Graham Cox, founder at Self Employed Mortgage Hub: “Unsurprisingly, default rates on both unsecured and secured lending rose in the fourth quarter of 2023 and are expected to increase further in the first quarter of 2024 as the hangover from Christmas kicks in.
“Credit card defaults were particularly affected, as people increasingly rely on them simply to get by.”
Peter Stamford, mortgage expert at The Mortgage Uni: “The rising default rates on secured debts paint a grim picture of the strain on household finances.
“Despite recent mortgage rate reductions, they’re too late for many already at their limit.
“This trend reflects the delayed impact of previous interest rate hikes and the ongoing cost of living crisis.
“With people resorting to unsecured credit or dwindling savings, defaults are likely to worsen.

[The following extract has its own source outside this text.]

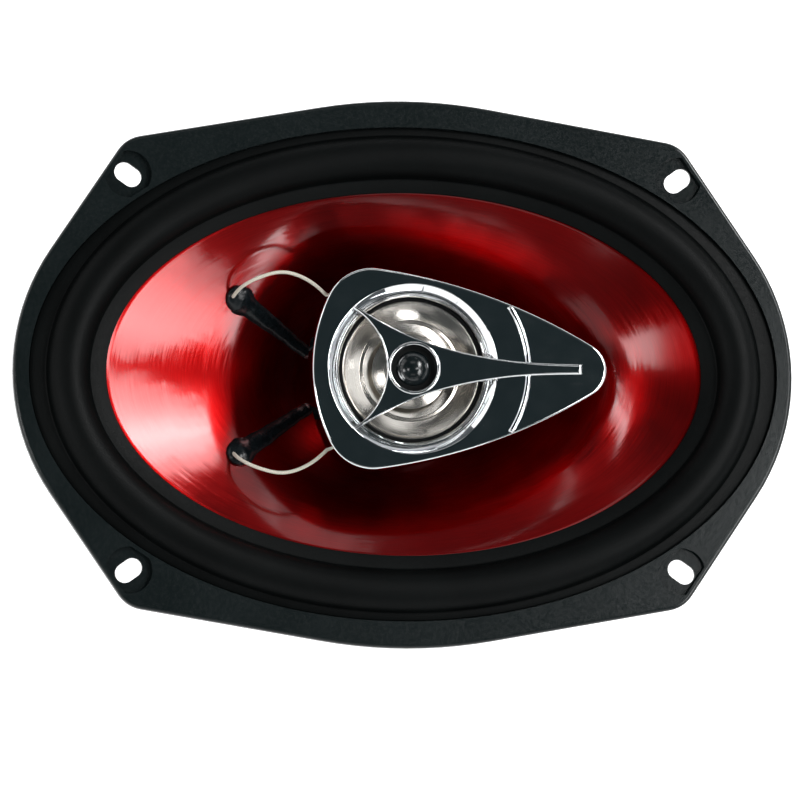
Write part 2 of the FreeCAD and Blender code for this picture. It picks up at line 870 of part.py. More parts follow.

“It’s crucial for those struggling to seek advice or renegotiate debts, but for some, even this might not be enough.”
Ben Perks, managing director at Orchard Financial Advisers: “The increase in default rates for unsecured lending and credit cards demonstrates how household budgets continue to be squeezed on a monthly basis. Interestingly, demand for unsecured lending has reduced.
“Could this be a sign that people have started to adapt to the higher priced environment we live in? Only time will tell.
“Whilst there was a slight increase in CPI this week, the overall trajectory is downward, as it is with mortgage rates so far in 2024.
“Hopefully these factors will help borrowers as they wrestle with the cost of living crisis and things will start to ease in the not too distant future.”
Amit Patel, adviser at Trinity Finance: “Its no surprise that default rates increased in Q4 2023 and I expect this worrying trend to continue for the next few quarters.
“The Government are hell bent on their Rwanda plan, which is a waste of taxpayers’ money and time.
“They ought to get a grip and find a solution to our economic crisis, which is evidenced by this data.”